Chaired by Dr Michael Mintrom, the taskforce recommended higher subsidies for children aged under two or with special needs, and tougher sanctions on low-quality early childhood centres.
A core subsidy in the funding system proposed for the first 20 hours of a child's enrolment would be higher for children aged under two, children with special needs and those from Maori, Pacific Island or low-income families, but after 20 hours would drop to a much lower rate.
The report called for a "cross-government investment strategy" to shift existing Government funds to high-value investments, such as early childhood education and that the new system should be in place within four years.
The Government now subsidises every child who attends an early childhood education centre by an average of $7600 each year, compared with $6700 for an average secondary student and $5500 for primary students.
Mrs Tolley - who established the taskforce last October to review the effectiveness of such spending and to make recommendations - said it had done a thorough job.
Taxpayers are due to spend $1.4 billion in the coming year on the sector, which received a $550 million boost over four years in this year's budget.
Mrs Tolley said the Government had been concerned about variability across services, a perceived lack of accountability, poor access for many children, and the need for a more targeted funding system.

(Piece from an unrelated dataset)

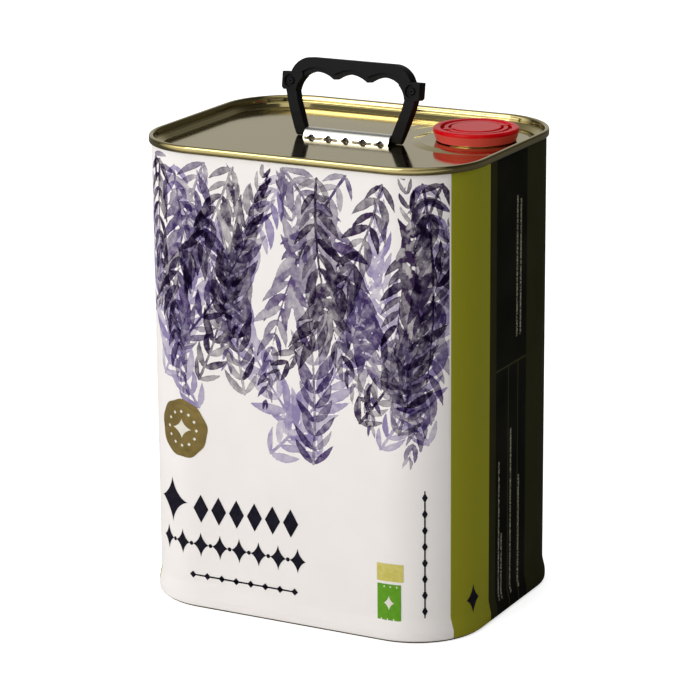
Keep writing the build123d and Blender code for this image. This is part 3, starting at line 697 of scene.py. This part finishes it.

The taskforce recommended 80 percent of teacher-led services used registered staff, a lift on the present level of 67 percent of qualified teachers now being used.

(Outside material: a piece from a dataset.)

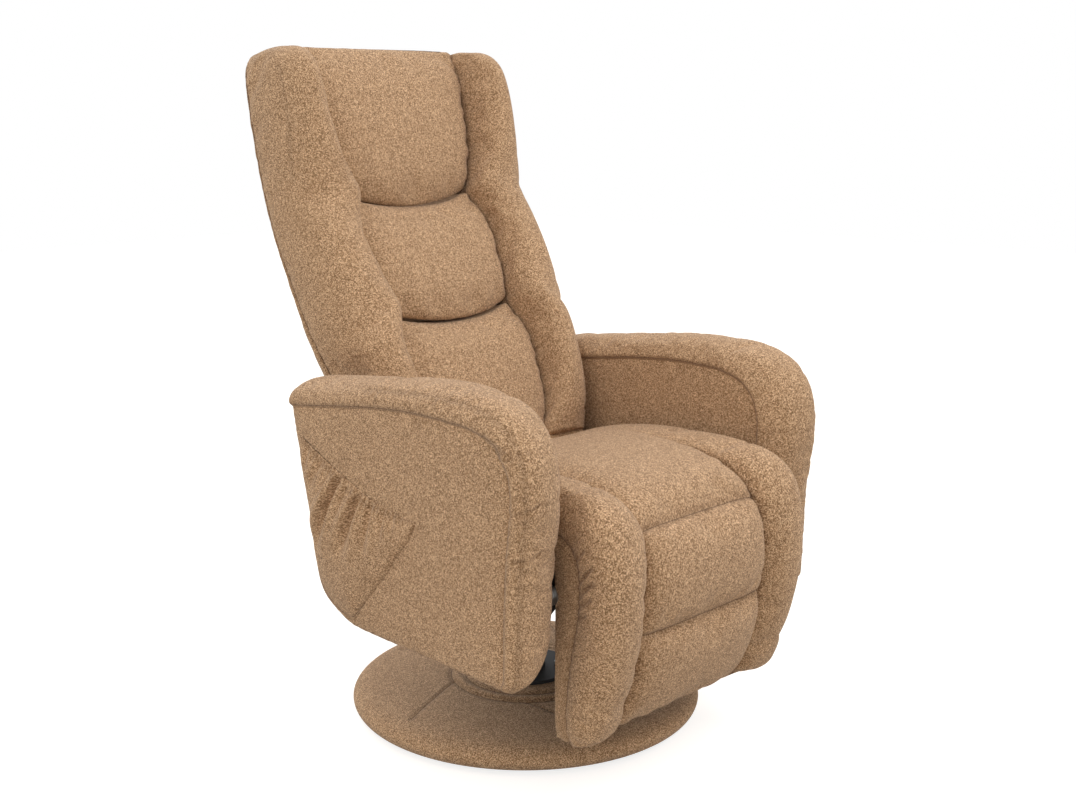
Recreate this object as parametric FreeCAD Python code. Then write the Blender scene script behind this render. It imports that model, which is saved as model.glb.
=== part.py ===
import FreeCAD, Part
import math
import os
from FreeCAD import Vector

# Swivel recliner on a round padded base. Millimetres, +Z up, the chair faces -Y and +X is the
# sitter's left. The origin lies on the floor, on the swivel axis.

# Sizes of the whole chair
arm_face_to_face = 680.0
arm_width = 100.0
base_radius = 287.0

# The seat frame's level, and the levels that go up and down with it
seat_bottom_height = 353.0
seat_pad_height = 102.0
knee_drop = 3.0
recline_rise = 32.0
beam_drop = 121.0
arm_drop = 134.0

# Running clearances and the overrun that every cut shares
pin_clearance = 0.1
face_clearance = 0.5
soft_clearance = 1.0
knee_clearance = 2.0
rail_clearance = 4.0
board_clearance = 8.0
lining_clearance = 12.0
lining_margin = 4.0
overrun = 20.0

# Arms: the sewn seam seen from the side, and the padded roll that stands on it
arm_length = 471.0
arm_height = 350.0
arm_front_y = -299.0
arm_front_line = 251.0
arm_front_lean = 92.0
arm_corner_radius = 91.0
arm_crown_tilt = 3.0
arm_top_radius = 1600.0
arm_rear_tilt = -11.0
arm_panel_thickness = 10.0
arm_roll_crest = 34.0
arm_toe_radius = 60.0
arm_toe_depth = 95.0
arm_bolt_radius = 5.0
arm_bolt_head_radius = 9.0
arm_bolt_head_height = 6.0
arm_bolt_grip = 60.0

# Seat and footrest soft parts
seat_cushion_half_width = 140.0
seat_outer_half_width = 216.0
seat_crown_rise = 8.0
bolster_knee_radius = 113.0
cushion_knee_radius = 103.0
knee_hub_radius = 57.0
knee_split_offset = 36.0
leg_front_turn = 34.0
leg_end_height = 86.0
leg_toe_radius = 30.0
footrest_board_bottom = 95.0
footrest_board_thickness = 15.0
footrest_lining_thickness = 3.0

# Footrest hinge, recline hinge and the drive between them
knee_pivot_y = -296.0
recline_pivot_y = 95.0
recline_crank_length = 95.0
footrest_crank_length = 48.0
recline_travel = 36.0
footrest_travel = 75.0
side_plate_inner_x = 206.0
plate_thickness = 4.0
plate_gap = 2.0
pivot_pin_radius = 5.0
pivot_head_radius = 9.0
pivot_head_height = 3.0
link_half_height = 9.0
link_slot_play = 5.6
link_eye_radius = 15.0
hinge_foot_rise = 116.0

# Backrest: a board line that leans, then turns more upright behind the head
back_lower_lean = 29.0
back_upper_lean = 16.5
back_bend_start = 400.0
back_bend_length = 150.0
back_board_start = 31.5
back_board_length = 715.0
back_pad_length = 745.0
back_board_thickness = 12.0
back_board_half_width = 212.0
back_nose_radius = 61.0
back_nose_half_width = 203.0
back_rear_depth = 84.0

# Seat frame
rail_width = 25.0
rail_height = 38.0
strap_width = 45.0
strap_thickness = 1.5

# Chassis steel
cross_member_width = 40.0
cross_member_height = 30.0
cross_member_wall = 2.5
cross_member_y = 85.0
beam_height = 58.0
beam_front_y = -215.0
beam_rear_y = 100.0
top_plate_half_width = 110.0
top_plate_thickness = 6.0

# Swivel column and base
race_radius = 60.0
race_height = 7.0
washer_height = 1.6
column_radius = 32.0
column_wall = 3.0
column_flange_radius = 75.0
column_flange_thickness = 6.0
spindle_radius = 12.0
foot_height = 8.0
foot_radius = 18.0
foot_circle_radius = 238.0
foot_count = 5
foot_first_angle = -108.0
base_rim_height = 44.0
base_cover_thickness = 6.0
base_plate_thickness = 6.0
base_ring_outer_radius = 125.0
base_ring_inner_radius = 105.0
base_collar_radius = 62.0
base_top_height = 60.0
seam_groove_radius = 1.5
spoke_first_angle = 36.4
spoke_slant_angle = 27.0

# Side pocket on the outer face of the sitter's right arm
pocket_depth = 15.0
pocket_wall = 3.0
pocket_hem = 6.0

# Turns in degrees, and counts
full_turn = 360.0
half_turn = 180.0
quarter_turn = 90.0
nut_flats = 6
strap_layers = 2
beam_bays = 6
slot_bays = (1, 3)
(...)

She said the Government would seek consultation on the 65 recommendations, which Dr Mintrom said added up to a system which would be "quite drastically different".

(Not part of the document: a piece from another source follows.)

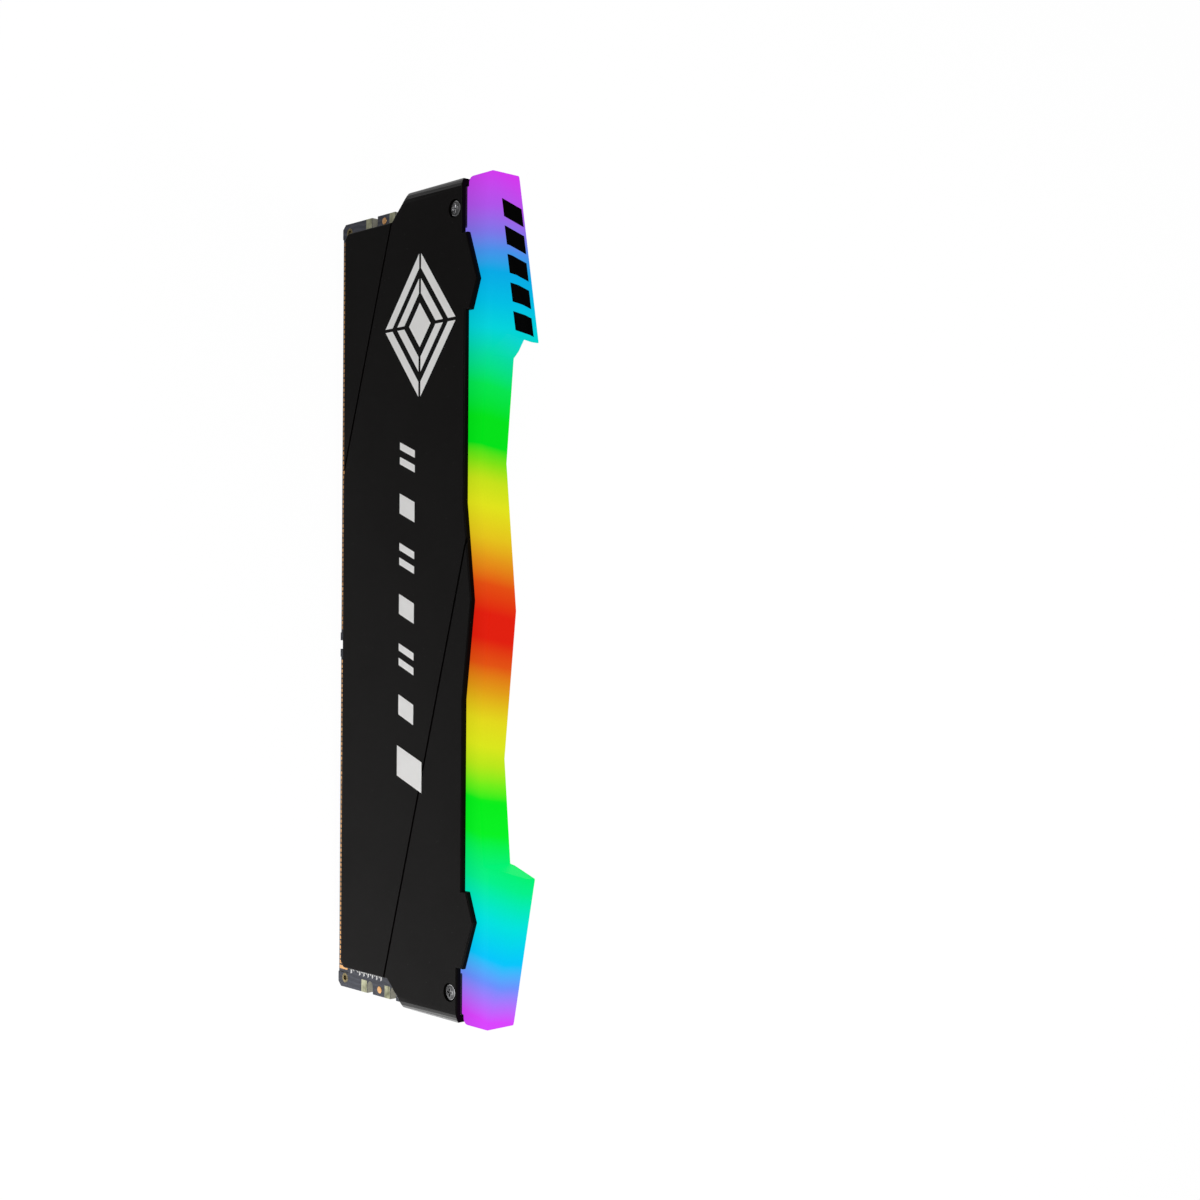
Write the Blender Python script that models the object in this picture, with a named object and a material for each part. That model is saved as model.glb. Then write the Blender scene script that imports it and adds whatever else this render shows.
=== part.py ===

And education sector union, NZEI, said the report by the taskforce indicated the Government is on the wrong track with its present early childhood education policy.
"It is ironic that at a time when the government continues to argue that early childhood spending is unaffordable, the report clearly states that early childhood education must be considered a priority even in times of fiscal constraint," said NZEI national executive member Hayley Whitaker.
A separate report released today by Prime Minister John Key's science adviser, Sir Peter Gluckman, said that though all children gained from quality early childhood education, society benefited most from the investment in children from low-income or disadvantaged homes.
It noted that considerable amounts were spent on single parent benefits which lasted until children were into their teens even though there was little evidence that these boosted child well-being.
The report, Improving the Transition, said high-quality early childhood education affected school success, though effects decreased over time. For effects to carry through to ages of 15 and 16 years in both behaviour and scholarship, low income families needed high quality interventions combined with both parenting support and education.
"Participation in just any early childhood education is not what makes the difference," the report said.